Sinn Féin president Gerry Adams had already stated he would not be attending the funeral. However writer and former Sinn Fein publicity chief Danny Morrison did attend as did the Sinn Fein MP for West Belfast Paul Maskey.
Dolours Price had long been disenchanted with the Sinn Féin leadership and believed the peace process was a sellout.
She claimed Mr Adams was her Belfast commanding IRA officer at the time of the Old Bailey bombings. She said he was her "OC" when she was part of a IRA team that drove mother-of-10 Jean McConville across the Border and ultimately to her death. Mr Adams has repeatedly denied these claims.
Black flags were placed on poles along the Andersonstown Road during the funeral.
Her coffin, draped in the Tricolour, was carried from the family home at Slievegullion Drive just a few hundred yards from the church. It was led by a lone piper who played Raglan Road as the cortège left the house. At the house, among those taking the first lift of the coffin were Stephen Rea and Danny and Oscar Rea.

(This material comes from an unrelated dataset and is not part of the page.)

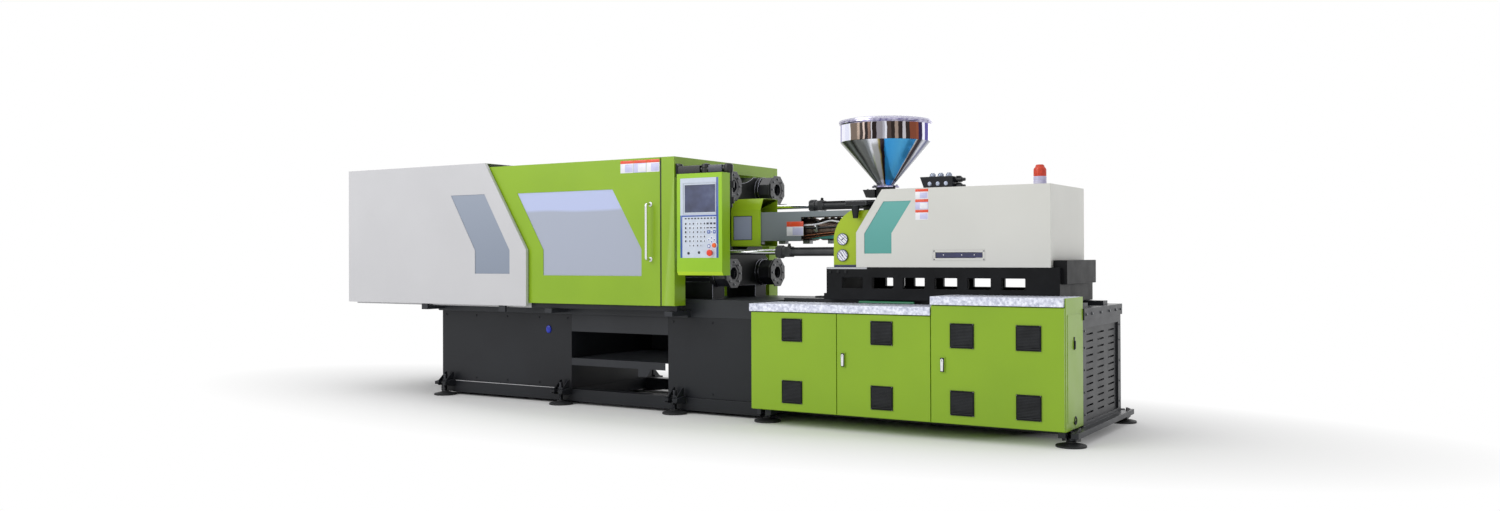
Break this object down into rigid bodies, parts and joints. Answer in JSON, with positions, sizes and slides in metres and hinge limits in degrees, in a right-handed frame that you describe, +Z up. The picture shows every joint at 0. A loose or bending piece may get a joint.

The chief celebrant was Msgr Raymond Murray, who was chaplain at Armagh Prison where the Price sisters were held after their repatriation from prison in England.

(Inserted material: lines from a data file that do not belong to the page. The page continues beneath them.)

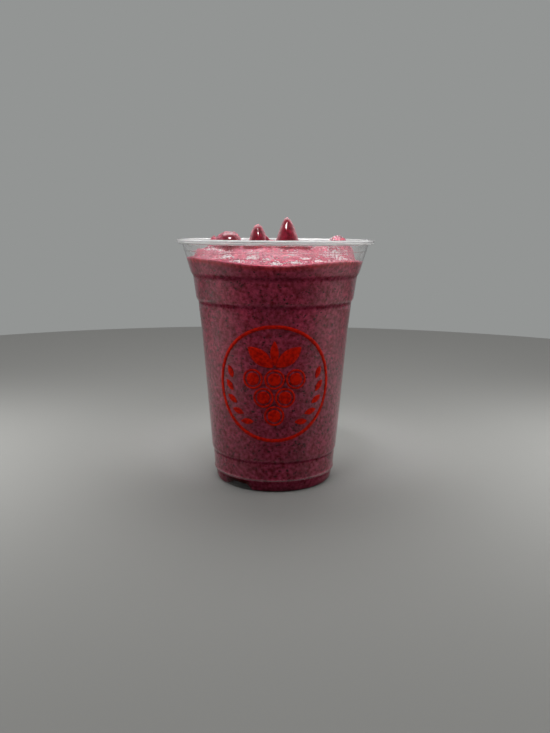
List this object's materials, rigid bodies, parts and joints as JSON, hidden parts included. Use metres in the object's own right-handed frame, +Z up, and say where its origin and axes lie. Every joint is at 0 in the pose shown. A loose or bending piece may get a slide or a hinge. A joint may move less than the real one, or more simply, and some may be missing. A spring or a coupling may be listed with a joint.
{
  "type": "berry smoothie",
  "caption": "Thick berry smoothie poured into a clear takeaway cup, with a mound and pulled-up peaks standing over the rim.",
  "frame": {"origin": "centre of the cup's foot, on the surface that it stands on", "axes": "+Z up along the cup's axis; -Y is the front, with the print and the low side of the drink; +X is to its right"},
  "size_m": [0.0982, 0.0982, 0.1323],
  "materials": {
    "clear_cup": "clear thin moulded plastic sheet, glossy",
    "berry_drink": "thick wet blended fruit with dark flecks of skin and small bubbles"
  },
  "bodies": {
    "root": {"cup": "clear_cup", "smoothie": "berry_drink"}
  },
  "joints": []
}
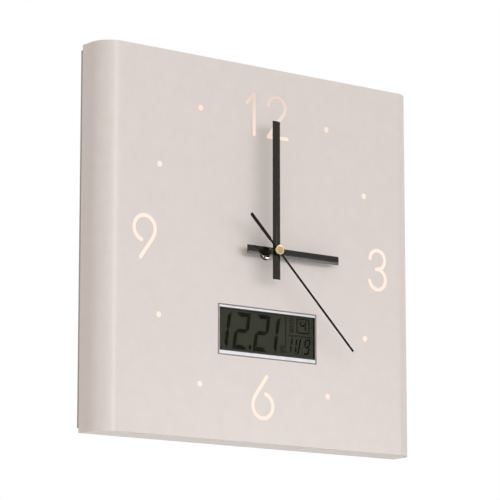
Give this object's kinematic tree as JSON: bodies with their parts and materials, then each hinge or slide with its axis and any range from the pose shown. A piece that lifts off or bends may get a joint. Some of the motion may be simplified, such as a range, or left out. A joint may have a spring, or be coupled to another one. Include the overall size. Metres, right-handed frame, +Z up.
{
  "type": "wall clock with calendar display",
  "caption": "Square wall clock: bent sheet case with rounded upright edges, cut-out lit dial, three bar hands, battery movement and a calendar display under the centre",
  "frame": {"origin": "on the back face that lies on the wall, behind the middle of the dial", "axes": "+X to the right as seen from the front, +Y into the wall, +Z up"},
  "size_m": [0.355, 0.0588, 0.346],
  "materials": {
    "case_paint": "fine satin powder coat, warm pale grey",
    "zinc_steel": "zinc plated, dull",
    "chrome": "polished",
    "brass": "polished, pale",
    "rubber": "matte",
    "opal_acrylic": "opal, lit from behind, warm white",
    "silver_plastic": "silver metallic, faint reflections",
    "display_window": "clear, glossy",
    "display_glass": "dark olive display glass",
    "housing_plastic": "fine texture",
    "movement_plastic": "fine texture",
    "gear_plastic": "natural acetal",
    "hand_black": "satin black lacquer",
    "circuit_board": "green solder mask",
    "copper_winding": "enamelled copper wire, wound",
    "cell_jacket": "plain shrink jacket",
    "control_plastic": "moulded grey",
    "wire_jacket": "smooth jacket"
  },
  "bodies": {
    "case": {"front_cover": "case_paint", "top_plate": "case_paint", "bottom_plate": "case_paint", "back_panel": "case_paint", "panel_screw_1": "zinc_steel", "panel_screw_2": "zinc_steel", "panel_screw_3": "zinc_steel", "panel_screw_4": "zinc_steel", "hanger_plate": "zinc_steel", "door_rail_upper": "zinc_steel", "door_rail_lower": "zinc_steel", "cable_grommet": "rubber", "diffuser_panel": "opal_acrylic", "light_strip_left": "circuit_board", "light_strip_right": "circuit_board", "light_strip_top": "circuit_board", "light_strip_bottom": "circuit_board", "light_driver": "housing_plastic", "terminal_block": "control_plastic", "light_switch_body": "housing_plastic", "supply_wire": "wire_jacket", "display_wire": "wire_jacket", "movement_case": "movement_plastic", "movement_cover": "movement_plastic", "train_bridge": "movement_plastic", "movement_bush": "chrome", "bush_washer": "chrome", "bush_nut": "chrome", "battery": "cell_jacket", "battery_contact_minus": "zinc_steel", "battery_contact_plus": "zinc_steel", "stator": "zinc_steel", "motor_coil": "copper_winding", "circuit_board": "circuit_board", "lcd_bezel": "silver_plastic", "lcd_window": "display_window", "lcd_panel": "display_glass", "lcd_housing": "housing_plastic", "lcd_board": "circuit_board", "lcd_back_cover": "housing_plastic", "lcd_nut_1": "zinc_steel", "lcd_nut_2": "zinc_steel"},
    "door": {"access_door": "case_paint"},
    "light_slider": {"light_switch_slider": "control_plastic"},
    "seconds": {"second_hand": "hand_black", "second_wheel": "gear_plastic", "hand_cap": "brass"},
    "motor_rotor": {"rotor": "gear_plastic"},
    "intermediate": {"intermediate_wheel": "gear_plastic"},
    "third": {"third_wheel": "gear_plastic"},
    "centre": {"centre_wheel": "gear_plastic"},
    "minutes": {"minute_hand": "hand_black", "minute_arbor": "brass"},
    "motion_wheel": {"minute_wheel": "gear_plastic"},
    "hours": {"hour_hand": "hand_black", "hour_wheel": "movement_plastic"},
    "knob": {"set_knob": "control_plastic"},
    "button_1": {"set_button_1": "control_plastic"},
    "button_2": {"set_button_2": "control_plastic"},
    "button_3": {"set_button_3": "control_plastic"}
  },
  "joints": [
    {"name": "second_hand_turn", "type": "hinge", "parent": "case", "child": "seconds", "pos_m": [0, -0.056, 0], "axis": [0, 1, 0], "continuous": true},
    {"name": "rotor_turn", "type": "hinge", "parent": "case", "child": "motor_rotor", "pos_m": [0.02069, -0.0196, 0.00284], "axis": [0, 1, 0], "continuous": true},
    {"name": "intermediate_turn", "type": "hinge", "parent": "case", "child": "intermediate", "pos_m": [0.01142, -0.021, 0.00532], "axis": [0, 1, 0], "continuous": true},
    {"name": "third_wheel_turn", "type": "hinge", "parent": "case", "child": "third", "pos_m": [-0.01198, -0.0238, -0.00436], "axis": [0, 1, 0], "continuous": true},
    {"name": "centre_wheel_turn", "type": "hinge", "parent": "case", "child": "centre", "pos_m": [0, -0.0252, 0], "axis": [0, 1, 0], "continuous": true},
    {"name": "minute_hand_turn", "type": "hinge", "parent": "case", "child": "minutes", "pos_m": [0, -0.0533, 0], "axis": [0, 1, 0], "continuous": true},
    {"name": "minute_wheel_turn", "type": "hinge", "parent": "case", "child": "motion_wheel", "pos_m": [0, -0.028, -0.012], "axis": [0, 1, 0], "continuous": true},
    {"name": "hour_hand_turn", "type": "hinge", "parent": "case", "child": "hours", "pos_m": [0, -0.045, 0], "axis": [0, 1, 0], "continuous": true},
    {"name": "set_knob_turn", "type": "hinge", "parent": "case", "child": "knob", "pos_m": [0.01039, -0.0151, -0.018], "axis": [0, 1, 0], "continuous": true},
    {"name": "door_slide", "type": "slide", "parent": "case", "child": "door", "axis": [1, 0, 0], "range_m": [0, 0.068]},
    {"name": "light_switch_slide", "type": "slide", "parent": "case", "child": "light_slider", "axis": [1, 0, 0], "range_m": [0, 0.004]},
    {"name": "button_1_press", "type": "slide", "parent": "case", "child": "button_1", "axis": [0, -1, 0], "range_m": [0, 0.0008], "stiffness_N_per_m": 600},
    {"name": "button_2_press", "type": "slide", "parent": "case", "child": "button_2", "axis": [0, -1, 0], "range_m": [0, 0.0008], "stiffness_N_per_m": 600},
    {"name": "button_3_press", "type": "slide", "parent": "case", "child": "button_3", "axis": [0, -1, 0], "range_m": [0, 0.0008], "stiffness_N_per_m": 600}
  ],
  "couplings": [
    {"joint": "rotor_turn", "follows": "second_hand_turn", "ratio": 30},
    {"joint": "intermediate_turn", "follows": "second_hand_turn", "ratio": -6},
    {"joint": "third_wheel_turn", "follows": "second_hand_turn", "ratio": -0.13333},
    {"joint": "centre_wheel_turn", "follows": "second_hand_turn", "ratio": 0.016667},
    {"joint": "minute_wheel_turn", "follows": "minute_hand_turn", "ratio": -0.33333},
    {"joint": "hour_hand_turn", "follows": "minute_hand_turn", "ratio": 0.083333},
    {"joint": "set_knob_turn", "follows": "minute_hand_turn", "ratio": 1}
  ]
}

Also attending the funeral Mass was Hugh Feeney, one of the Old Bailey bombers.
Also present was Dr Anthony McIntyre, a former IRA prisoner and a researcher for the Boston College Troubles interviews project. Controversy still surrounds interviews Dolours Price gave to the project, with the PSNI seeking access to the tapes, although this has been resisted up to Supreme Court level in the United States.
Msgr Murray in his homily recalled how, before joining the IRA, Dolours Price was involved in the civil rights movement, was a member of People's Democracy and was on the PD march in 1969 when it was attacked by loyalists at Burntollet. "She was thrown into the river when it was attacked," he said.

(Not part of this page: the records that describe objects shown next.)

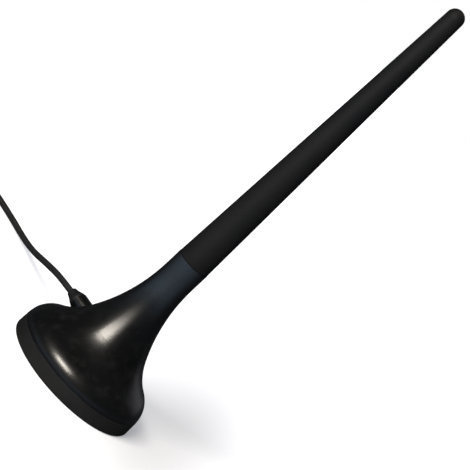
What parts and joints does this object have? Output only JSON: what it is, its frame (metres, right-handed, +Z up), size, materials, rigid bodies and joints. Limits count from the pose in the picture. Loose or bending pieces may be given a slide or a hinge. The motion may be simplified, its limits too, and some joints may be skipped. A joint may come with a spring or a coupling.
{
  "type": "magnetic mount antenna",
  "caption": "Small magnetic-base whip antenna: trumpet-shaped base, tapered rounded whip, thin coaxial cord wound up with a screw-on coaxial plug.",
  "frame": {"origin": "centre of the flat underside of the base, on the whip's axis", "axes": "+Z up along the whip; the cord leaves the base 155 degrees from +X, towards -X and +Y; the plug lies on the left and points along -Y"},
  "size_m": [0.0998, 0.0692, 0.1074],
  "materials": {
    "housing": "glossy moulded black plastic",
    "foot_rubber": "matte dark grey rubber",
    "pad_rubber": "matte black rubber",
    "magnet": "nickel-plated magnet",
    "tinned_steel": "tinned steel sheet",
    "boot_rubber": "satin black rubber",
    "braid": "tinned copper braid",
    "cord_core": "white translucent dielectric",
    "bare_copper": "bare copper, bright",
    "turned_brass": "turned brass",
    "sheath": "matte black flexible plastic",
    "cord_jacket": "satin black jacket",
    "tie_plastic": "black nylon strap",
    "gold_plated": "gold-plated brass",
    "white_dielectric": "smooth white plastic",
    "spring_bronze": "spring bronze",
    "gasket_rubber": "red-brown silicone rubber",
    "sleeve": "satin black shrink sleeve"
  },
  "bodies": {
    "antenna": {"base_housing": "housing", "foot_ring": "foot_rubber", "base_pad": "pad_rubber", "ring_magnet": "magnet", "ground_plate": "tinned_steel", "strain_relief": "boot_rubber", "braid_pigtail": "braid", "cord_dielectric": "cord_core", "centre_wire": "bare_copper", "whip_stud": "turned_brass", "loading_coil": "bare_copper", "rod_ferrule": "turned_brass", "radiator_rod": "bare_copper", "whip_sheath": "sheath", "cord_run": "cord_jacket", "cord_coil": "cord_jacket", "cord_tail": "cord_jacket", "coil_tie": "tie_plastic", "plug_body": "gold_plated", "plug_dielectric": "white_dielectric", "centre_contact": "gold_plated", "snap_ring": "spring_bronze", "gasket": "gasket_rubber", "plug_core": "cord_core", "plug_braid": "braid", "crimp_ferrule": "gold_plated", "heat_shrink": "sleeve"},
    "coupling nut": {"coupling_nut": "gold_plated"}
  },
  "joints": [
    {"name": "nut_turn", "type": "hinge", "parent": "antenna", "child": "coupling nut", "pos_m": [-0.0802, -0.0066, 0.0049], "axis": [0, -1, 0], "continuous": true}
  ]
}
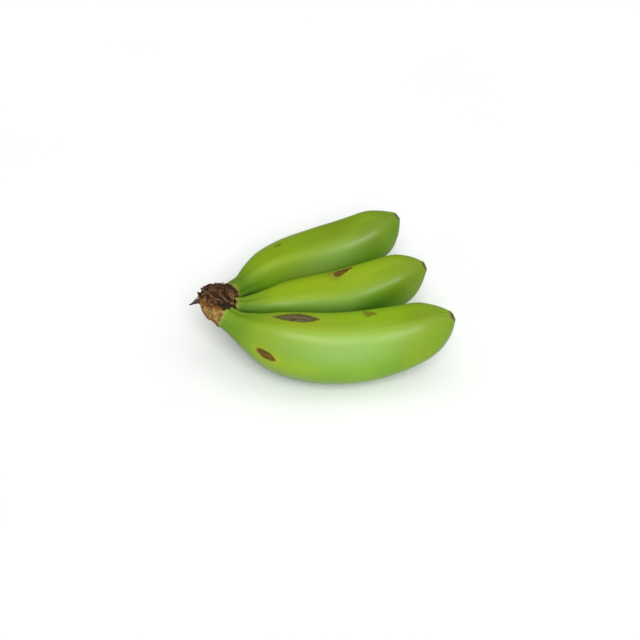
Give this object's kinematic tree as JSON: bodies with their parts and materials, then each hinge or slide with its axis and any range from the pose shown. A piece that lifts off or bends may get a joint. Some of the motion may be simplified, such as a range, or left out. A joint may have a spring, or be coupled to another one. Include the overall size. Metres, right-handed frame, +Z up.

Mgsr Murray said there was never a period since her imprisonment and force-fed hunger strike in prison in England when she was not ill. He said she and Marian Price were like "bosom twins".
Msgr Murray said Dolours Price was a woman of considerable talents, interested in the arts, literature and philosophy. "She was clever and witty and full of fun, and she held people in thrall by her conversation," he added.
The funeral cortège this afternoon made its way to Milltown Cemetery for her interment.
Ms Price was found dead at her home in Malahide, Co Dublin, on Wednesday night. Her death is not being treated as suspicious.